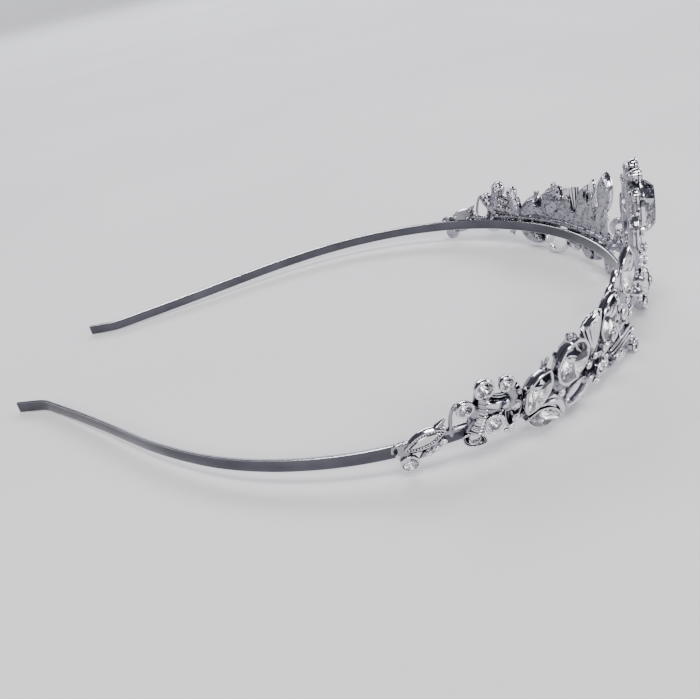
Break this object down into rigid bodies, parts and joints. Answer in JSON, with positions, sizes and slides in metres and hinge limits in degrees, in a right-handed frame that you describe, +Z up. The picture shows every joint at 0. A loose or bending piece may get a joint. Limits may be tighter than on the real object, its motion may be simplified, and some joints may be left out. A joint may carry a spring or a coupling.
{
  "type": "crystal tiara",
  "caption": "Head band tiara: a sprung steel strip bent to a horseshoe, with cast leaf sprays, cup settings and cut crystals soldered round its front and rising to a centre stone.",
  "frame": {"origin": "centre of the bounding box's base, on the surface that the tiara rests on", "axes": "+Z up; the ornament faces -Y, the two arms run back to +Y, and the wearer's right is -X"},
  "size_m": [0.129, 0.1676, 0.0381],
  "materials": {
    "spring_steel": "polished strip with bright edges",
    "plated_casting": "bright plated casting, darker in its hollows",
    "cut_crystal": "clear, faceted, foiled at the back",
    "small_crystal": "clear, faceted, foiled at the back"
  },
  "bodies": {
    "root": {"headband": "spring_steel", "spray_right": "plated_casting", "spray_left": "plated_casting", "centre_setting": "plated_casting", "accents_right": "small_crystal", "accents_left": "small_crystal", "accents_centre": "small_crystal", "stone_end_right": "cut_crystal", "stone_bud_low_right": "cut_crystal", "stone_bud_high_right": "cut_crystal", "stone_bud_inner_right": "cut_crystal", "stone_roped_right": "cut_crystal", "stone_bell_right": "cut_crystal", "stone_leaf_upper_right": "cut_crystal", "stone_leaf_lower_right": "cut_crystal", "stone_cushion_right": "cut_crystal", "stone_blade_outer_right": "cut_crystal", "stone_blade_inner_right": "cut_crystal", "stone_blossom_right": "cut_crystal", "stone_drop_right": "cut_crystal", "stone_end_left": "cut_crystal", "stone_bud_low_left": "cut_crystal", "stone_bud_high_left": "cut_crystal", "stone_bud_inner_left": "cut_crystal", "stone_roped_left": "cut_crystal", "stone_bell_left": "cut_crystal", "stone_leaf_upper_left": "cut_crystal", "stone_leaf_lower_left": "cut_crystal", "stone_cushion_left": "cut_crystal", "stone_blade_outer_left": "cut_crystal", "stone_blade_inner_left": "cut_crystal", "stone_blossom_left": "cut_crystal", "stone_drop_left": "cut_crystal", "stone_crystal": "cut_crystal", "stone_crown": "cut_crystal", "stone_halo_right": "cut_crystal", "stone_halo_left": "cut_crystal", "stone_shoulder_right": "cut_crystal", "stone_shoulder_left": "cut_crystal", "stone_flank_right": "cut_crystal", "stone_flank_left": "cut_crystal", "stone_flower": "cut_crystal", "stone_pendant": "cut_crystal"}
  },
  "joints": []
}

_OBJECTIVE:_
Reproduce the material exactly, with every line intact.

_FULL RESPONSE:_
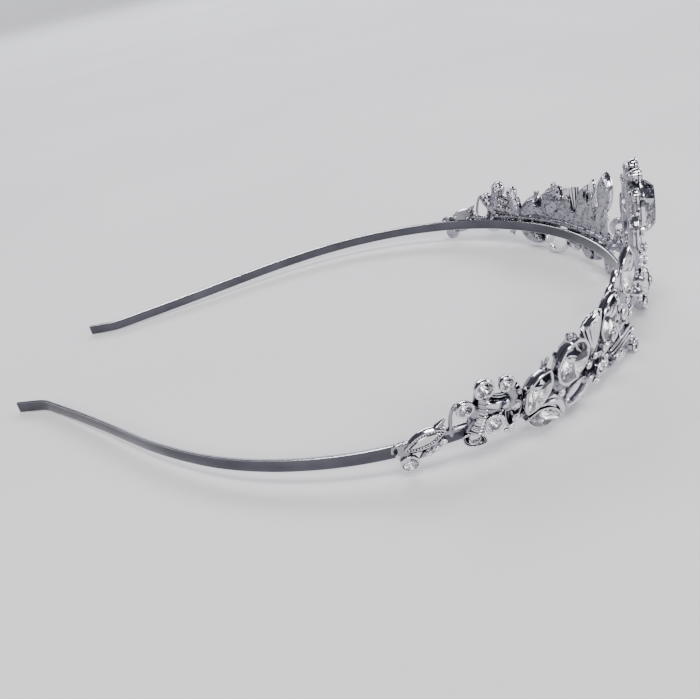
Break this object down into rigid bodies, parts and joints. Answer in JSON, with positions, sizes and slides in metres and hinge limits in degrees, in a right-handed frame that you describe, +Z up. The picture shows every joint at 0. A loose or bending piece may get a joint. Limits may be tighter than on the real object, its motion may be simplified, and some joints may be left out. A joint may carry a spring or a coupling.
{
  "type": "crystal tiara",
  "caption": "Head band tiara: a sprung steel strip bent to a horseshoe, with cast leaf sprays, cup settings and cut crystals soldered round its front and rising to a centre stone.",
  "frame": {"origin": "centre of the bounding box's base, on the surface that the tiara rests on", "axes": "+Z up; the ornament faces -Y, the two arms run back to +Y, and the wearer's right is -X"},
  "size_m": [0.129, 0.1676, 0.0381],
  "materials": {
    "spring_steel": "polished strip with bright edges",
    "plated_casting": "bright plated casting, darker in its hollows",
    "cut_crystal": "clear, faceted, foiled at the back",
    "small_crystal": "clear, faceted, foiled at the back"
  },
  "bodies": {
    "root": {"headband": "spring_steel", "spray_right": "plated_casting", "spray_left": "plated_casting", "centre_setting": "plated_casting", "accents_right": "small_crystal", "accents_left": "small_crystal", "accents_centre": "small_crystal", "stone_end_right": "cut_crystal", "stone_bud_low_right": "cut_crystal", "stone_bud_high_right": "cut_crystal", "stone_bud_inner_right": "cut_crystal", "stone_roped_right": "cut_crystal", "stone_bell_right": "cut_crystal", "stone_leaf_upper_right": "cut_crystal", "stone_leaf_lower_right": "cut_crystal", "stone_cushion_right": "cut_crystal", "stone_blade_outer_right": "cut_crystal", "stone_blade_inner_right": "cut_crystal", "stone_blossom_right": "cut_crystal", "stone_drop_right": "cut_crystal", "stone_end_left": "cut_crystal", "stone_bud_low_left": "cut_crystal", "stone_bud_high_left": "cut_crystal", "stone_bud_inner_left": "cut_crystal", "stone_roped_left": "cut_crystal", "stone_bell_left": "cut_crystal", "stone_leaf_upper_left": "cut_crystal", "stone_leaf_lower_left": "cut_crystal", "stone_cushion_left": "cut_crystal", "stone_blade_outer_left": "cut_crystal", "stone_blade_inner_left": "cut_crystal", "stone_blossom_left": "cut_crystal", "stone_drop_left": "cut_crystal", "stone_crystal": "cut_crystal", "stone_crown": "cut_crystal", "stone_halo_right": "cut_crystal", "stone_halo_left": "cut_crystal", "stone_shoulder_right": "cut_crystal", "stone_shoulder_left": "cut_crystal", "stone_flank_right": "cut_crystal", "stone_flank_left": "cut_crystal", "stone_flower": "cut_crystal", "stone_pendant": "cut_crystal"}
  },
  "joints": []
}